England's gain, Zimbabwe's loss

HARARE - Nick Compton’s selection into England’s Test squad for the upcoming tour of India has effectively ruled out the possibility of an international career with Zimbabwe for the top-order batsman.

The 29-year-old stylish opener — born in South Africa to a British father and Zimbabwean mother – revealed his intention to qualify for Zimbabwe during his impressive stint as an overseas professional for local side Mashonaland Eagles in 2010.

In an interview with the Daily News from the UK in May last year, the talented Somerset batsman, who is the grandson of the legendary English cricketer Denis Compton, admitted a career with Zimbabwe would somewhat make up for his snub by England’s selectors.

“It’s good to know that key people in Zim are conscious of the possible contribution I could make to Zim Cricket,” Compton said at the time.

“I was delighted to have made an impact during my stint with the (Mashonaland) Eagles last season. Depending on how life unfolds for me, I remain open to various possibilities, both inside and outside of the game. As you know, I love my cricket and for the moment I am grateful that I am fit and healthy and able to make the most of the opportunities I have immediately in front of me.”

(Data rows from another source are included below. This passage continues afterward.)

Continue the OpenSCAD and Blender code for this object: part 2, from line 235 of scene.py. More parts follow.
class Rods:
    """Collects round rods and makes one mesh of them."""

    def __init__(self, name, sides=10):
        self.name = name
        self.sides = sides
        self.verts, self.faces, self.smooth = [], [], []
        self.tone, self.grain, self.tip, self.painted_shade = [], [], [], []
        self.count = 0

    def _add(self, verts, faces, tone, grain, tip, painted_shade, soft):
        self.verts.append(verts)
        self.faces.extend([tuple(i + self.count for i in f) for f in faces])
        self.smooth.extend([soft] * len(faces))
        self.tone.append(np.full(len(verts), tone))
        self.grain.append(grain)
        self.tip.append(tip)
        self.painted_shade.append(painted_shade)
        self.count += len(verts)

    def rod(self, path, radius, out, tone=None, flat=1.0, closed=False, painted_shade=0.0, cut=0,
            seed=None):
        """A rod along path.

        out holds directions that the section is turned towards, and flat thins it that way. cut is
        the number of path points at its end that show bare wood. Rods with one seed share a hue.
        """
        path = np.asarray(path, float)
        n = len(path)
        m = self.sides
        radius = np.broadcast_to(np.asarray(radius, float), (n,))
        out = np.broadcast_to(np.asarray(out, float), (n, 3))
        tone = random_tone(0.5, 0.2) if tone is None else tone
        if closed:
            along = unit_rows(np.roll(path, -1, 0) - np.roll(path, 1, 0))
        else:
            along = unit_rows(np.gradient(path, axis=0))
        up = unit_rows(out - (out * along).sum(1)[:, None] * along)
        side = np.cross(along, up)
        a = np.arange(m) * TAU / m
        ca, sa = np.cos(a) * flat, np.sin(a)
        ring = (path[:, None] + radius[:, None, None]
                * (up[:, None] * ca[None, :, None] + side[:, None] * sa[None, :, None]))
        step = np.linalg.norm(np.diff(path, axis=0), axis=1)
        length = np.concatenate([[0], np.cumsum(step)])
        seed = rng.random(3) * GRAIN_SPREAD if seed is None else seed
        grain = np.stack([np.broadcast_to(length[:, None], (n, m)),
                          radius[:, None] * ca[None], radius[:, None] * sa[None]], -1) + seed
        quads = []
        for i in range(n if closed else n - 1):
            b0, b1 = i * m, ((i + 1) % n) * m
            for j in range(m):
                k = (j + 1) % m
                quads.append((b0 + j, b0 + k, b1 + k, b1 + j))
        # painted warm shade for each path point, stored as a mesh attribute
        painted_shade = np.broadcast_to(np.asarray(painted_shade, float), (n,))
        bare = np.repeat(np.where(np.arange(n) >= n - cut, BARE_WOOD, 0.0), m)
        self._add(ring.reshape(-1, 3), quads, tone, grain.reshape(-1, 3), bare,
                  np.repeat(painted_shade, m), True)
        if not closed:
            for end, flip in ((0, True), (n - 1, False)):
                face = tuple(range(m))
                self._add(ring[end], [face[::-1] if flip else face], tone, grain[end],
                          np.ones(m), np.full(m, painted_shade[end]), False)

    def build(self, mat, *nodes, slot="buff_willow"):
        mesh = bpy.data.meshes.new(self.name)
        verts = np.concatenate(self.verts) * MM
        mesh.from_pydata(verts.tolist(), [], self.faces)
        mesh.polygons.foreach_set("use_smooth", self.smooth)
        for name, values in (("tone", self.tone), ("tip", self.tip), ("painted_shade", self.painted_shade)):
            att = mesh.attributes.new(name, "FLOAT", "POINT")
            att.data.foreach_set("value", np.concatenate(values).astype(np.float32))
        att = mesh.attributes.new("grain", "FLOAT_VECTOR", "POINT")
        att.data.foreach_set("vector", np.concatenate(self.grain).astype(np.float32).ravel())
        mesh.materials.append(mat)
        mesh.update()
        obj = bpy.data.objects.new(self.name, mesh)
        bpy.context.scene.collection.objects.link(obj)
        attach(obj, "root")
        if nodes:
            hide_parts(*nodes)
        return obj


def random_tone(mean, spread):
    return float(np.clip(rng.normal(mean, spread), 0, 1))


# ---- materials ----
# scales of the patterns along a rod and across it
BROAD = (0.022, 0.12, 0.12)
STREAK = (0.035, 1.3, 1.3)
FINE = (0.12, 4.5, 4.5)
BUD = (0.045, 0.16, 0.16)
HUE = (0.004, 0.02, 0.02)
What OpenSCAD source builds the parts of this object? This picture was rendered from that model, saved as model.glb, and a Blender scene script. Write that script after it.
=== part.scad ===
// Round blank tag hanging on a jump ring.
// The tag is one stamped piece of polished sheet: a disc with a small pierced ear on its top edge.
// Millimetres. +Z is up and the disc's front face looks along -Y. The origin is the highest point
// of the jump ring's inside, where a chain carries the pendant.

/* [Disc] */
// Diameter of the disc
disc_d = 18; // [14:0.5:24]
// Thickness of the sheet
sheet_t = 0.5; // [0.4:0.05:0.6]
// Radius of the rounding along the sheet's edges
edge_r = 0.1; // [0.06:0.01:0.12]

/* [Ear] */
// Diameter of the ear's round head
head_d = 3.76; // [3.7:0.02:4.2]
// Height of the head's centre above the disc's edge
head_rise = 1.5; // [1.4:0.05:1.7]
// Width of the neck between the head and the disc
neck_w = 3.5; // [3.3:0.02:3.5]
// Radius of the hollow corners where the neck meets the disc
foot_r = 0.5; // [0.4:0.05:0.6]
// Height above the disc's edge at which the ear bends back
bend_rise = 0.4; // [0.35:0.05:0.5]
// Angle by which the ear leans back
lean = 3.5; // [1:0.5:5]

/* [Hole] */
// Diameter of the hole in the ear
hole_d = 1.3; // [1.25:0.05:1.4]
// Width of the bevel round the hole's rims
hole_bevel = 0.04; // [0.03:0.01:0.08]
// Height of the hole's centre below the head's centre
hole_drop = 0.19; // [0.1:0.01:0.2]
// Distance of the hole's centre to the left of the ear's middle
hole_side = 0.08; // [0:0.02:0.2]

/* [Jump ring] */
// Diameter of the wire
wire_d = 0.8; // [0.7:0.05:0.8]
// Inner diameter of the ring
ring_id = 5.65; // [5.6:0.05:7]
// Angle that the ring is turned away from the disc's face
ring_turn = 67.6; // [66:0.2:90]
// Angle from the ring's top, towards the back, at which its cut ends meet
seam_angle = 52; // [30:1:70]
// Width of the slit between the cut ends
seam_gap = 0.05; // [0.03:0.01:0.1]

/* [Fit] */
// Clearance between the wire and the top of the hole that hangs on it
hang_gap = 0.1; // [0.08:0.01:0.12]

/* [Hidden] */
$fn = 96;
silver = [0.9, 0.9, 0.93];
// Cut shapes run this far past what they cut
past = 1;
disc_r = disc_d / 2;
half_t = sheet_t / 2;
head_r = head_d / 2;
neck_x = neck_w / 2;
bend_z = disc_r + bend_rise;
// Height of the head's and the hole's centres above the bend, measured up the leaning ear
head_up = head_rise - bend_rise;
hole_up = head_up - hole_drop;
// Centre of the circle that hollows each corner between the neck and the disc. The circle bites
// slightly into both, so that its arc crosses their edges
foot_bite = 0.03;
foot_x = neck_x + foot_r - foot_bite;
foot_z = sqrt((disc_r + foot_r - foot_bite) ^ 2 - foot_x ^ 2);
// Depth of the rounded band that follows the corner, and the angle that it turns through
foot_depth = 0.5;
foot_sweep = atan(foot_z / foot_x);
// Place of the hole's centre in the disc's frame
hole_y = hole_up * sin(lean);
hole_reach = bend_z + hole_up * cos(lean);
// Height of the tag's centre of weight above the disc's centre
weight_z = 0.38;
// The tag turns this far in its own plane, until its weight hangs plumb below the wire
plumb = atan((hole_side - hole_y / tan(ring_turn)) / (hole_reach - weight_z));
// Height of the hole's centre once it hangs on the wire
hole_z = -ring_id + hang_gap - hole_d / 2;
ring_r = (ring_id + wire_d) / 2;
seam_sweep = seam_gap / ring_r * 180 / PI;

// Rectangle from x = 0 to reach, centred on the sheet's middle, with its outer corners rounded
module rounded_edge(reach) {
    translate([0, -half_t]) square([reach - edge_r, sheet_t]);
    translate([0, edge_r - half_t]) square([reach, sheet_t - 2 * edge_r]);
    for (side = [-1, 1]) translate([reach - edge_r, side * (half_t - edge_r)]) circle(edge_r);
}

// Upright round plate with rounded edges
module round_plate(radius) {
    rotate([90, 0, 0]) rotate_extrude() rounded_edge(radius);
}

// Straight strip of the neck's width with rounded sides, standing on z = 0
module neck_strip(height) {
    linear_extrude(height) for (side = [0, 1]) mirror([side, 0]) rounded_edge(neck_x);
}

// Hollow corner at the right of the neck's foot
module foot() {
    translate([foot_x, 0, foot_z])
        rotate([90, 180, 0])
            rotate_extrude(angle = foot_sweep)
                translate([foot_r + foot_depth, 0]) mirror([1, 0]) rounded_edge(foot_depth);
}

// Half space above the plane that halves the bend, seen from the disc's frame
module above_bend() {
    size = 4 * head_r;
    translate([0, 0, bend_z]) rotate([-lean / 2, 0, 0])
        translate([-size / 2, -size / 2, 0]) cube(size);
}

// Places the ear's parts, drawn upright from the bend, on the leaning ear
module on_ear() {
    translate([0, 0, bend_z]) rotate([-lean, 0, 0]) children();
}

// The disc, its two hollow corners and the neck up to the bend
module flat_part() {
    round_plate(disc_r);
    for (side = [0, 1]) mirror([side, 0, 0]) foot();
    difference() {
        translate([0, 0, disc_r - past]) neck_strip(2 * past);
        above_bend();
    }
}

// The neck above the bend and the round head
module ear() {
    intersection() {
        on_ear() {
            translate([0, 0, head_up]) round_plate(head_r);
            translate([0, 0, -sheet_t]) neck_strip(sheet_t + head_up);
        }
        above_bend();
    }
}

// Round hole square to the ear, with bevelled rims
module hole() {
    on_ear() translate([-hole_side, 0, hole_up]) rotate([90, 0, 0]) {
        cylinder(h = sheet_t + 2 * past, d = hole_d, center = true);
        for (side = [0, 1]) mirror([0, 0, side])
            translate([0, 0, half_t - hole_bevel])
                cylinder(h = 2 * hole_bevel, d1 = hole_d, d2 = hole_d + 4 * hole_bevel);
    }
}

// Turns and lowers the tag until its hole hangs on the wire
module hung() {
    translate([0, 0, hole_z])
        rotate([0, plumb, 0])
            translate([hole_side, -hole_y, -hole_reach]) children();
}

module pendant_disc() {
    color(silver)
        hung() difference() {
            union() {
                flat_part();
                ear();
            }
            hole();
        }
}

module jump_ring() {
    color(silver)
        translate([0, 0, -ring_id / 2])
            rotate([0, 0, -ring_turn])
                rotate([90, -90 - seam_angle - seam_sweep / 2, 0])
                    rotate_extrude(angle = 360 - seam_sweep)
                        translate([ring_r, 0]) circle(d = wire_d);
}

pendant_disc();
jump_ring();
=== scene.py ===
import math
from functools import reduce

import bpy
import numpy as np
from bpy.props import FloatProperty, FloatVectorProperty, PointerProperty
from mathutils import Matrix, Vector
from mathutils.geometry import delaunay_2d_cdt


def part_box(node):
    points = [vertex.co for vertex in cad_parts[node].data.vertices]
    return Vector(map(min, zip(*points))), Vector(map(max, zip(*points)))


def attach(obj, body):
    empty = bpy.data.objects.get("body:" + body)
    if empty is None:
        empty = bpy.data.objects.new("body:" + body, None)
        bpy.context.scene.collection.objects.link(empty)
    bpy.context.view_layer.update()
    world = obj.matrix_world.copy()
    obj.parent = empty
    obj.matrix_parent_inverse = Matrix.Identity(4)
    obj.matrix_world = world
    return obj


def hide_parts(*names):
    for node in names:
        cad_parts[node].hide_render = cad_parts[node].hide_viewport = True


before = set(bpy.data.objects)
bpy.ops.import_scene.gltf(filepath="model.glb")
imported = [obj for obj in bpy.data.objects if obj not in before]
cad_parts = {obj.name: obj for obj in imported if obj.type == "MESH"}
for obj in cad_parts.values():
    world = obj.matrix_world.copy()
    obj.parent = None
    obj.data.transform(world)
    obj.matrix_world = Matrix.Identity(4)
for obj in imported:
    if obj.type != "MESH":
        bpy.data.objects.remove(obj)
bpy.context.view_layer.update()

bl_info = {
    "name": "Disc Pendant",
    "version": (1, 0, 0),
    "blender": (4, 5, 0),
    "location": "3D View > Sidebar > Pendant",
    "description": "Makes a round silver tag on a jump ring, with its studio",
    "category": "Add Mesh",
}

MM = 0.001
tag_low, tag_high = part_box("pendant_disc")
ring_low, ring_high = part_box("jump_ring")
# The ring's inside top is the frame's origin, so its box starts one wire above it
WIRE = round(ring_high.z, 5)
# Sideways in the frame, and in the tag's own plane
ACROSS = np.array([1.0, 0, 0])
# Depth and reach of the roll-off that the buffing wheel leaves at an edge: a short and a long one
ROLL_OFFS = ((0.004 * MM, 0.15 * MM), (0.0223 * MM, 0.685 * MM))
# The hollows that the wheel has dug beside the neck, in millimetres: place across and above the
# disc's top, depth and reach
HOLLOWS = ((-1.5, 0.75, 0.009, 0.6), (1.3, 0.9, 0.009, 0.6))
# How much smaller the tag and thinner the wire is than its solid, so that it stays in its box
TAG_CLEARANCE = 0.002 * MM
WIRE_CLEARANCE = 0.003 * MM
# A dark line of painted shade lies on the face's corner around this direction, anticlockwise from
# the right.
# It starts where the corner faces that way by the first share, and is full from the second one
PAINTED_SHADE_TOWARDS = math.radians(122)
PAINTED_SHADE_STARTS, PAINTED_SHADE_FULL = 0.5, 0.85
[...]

As much as he was keen on representing his mother’s homeland, Compton did not completely rule himself out of an England call-up.   

“I’m hoping to play sufficiently well for them (Somerset) to deliver a first County Championship success and some one-day success too. We had a difficult start to the four-day season but have picked up a little since then, and our one-day cricket has been very effective so far,” he told this paper.
“Naturally, if I am able to play as well as I would like to, I hope that England selection can follow in the future. However, the England team is quite settled currently, but, as you know, life in sport can change quite quickly. "

“All I can do is keep working hard and refine the changes I made to my game during my enjoyable stint in Zim.”

Having averaged 99 in a stellar domestic season for Somerset, England selectors had no choice but to finally give him a first call-up to the senior team for the upcoming tour of India.

Batting at number three for Somerset, he struck 1 191 runs in county cricket in 2012, the most this year in England, and only narrowly missed out on becoming the first man for 24 years to reach 1 000 first-class runs by the end of May.

“There was a newspaper article the other day that didn’t mention my grandfather and it was one of the first times. I thought, ‘Wow, I must have made it on my own now,”’ Compton recently told the British media after being picked in England’s 16-man squad.

Compton said: “I’m just elated, really over the moon about it. It’s really something I’ve worked hard for all my life, so to get the recognition is special.

“Getting a senior call-up and the opportunity to play Test cricket is really a dream come true. I’ve experienced ups and downs in my career, but I’ve enjoyed plenty of success and, following on from the past two seasons, this is something I really want to build on.”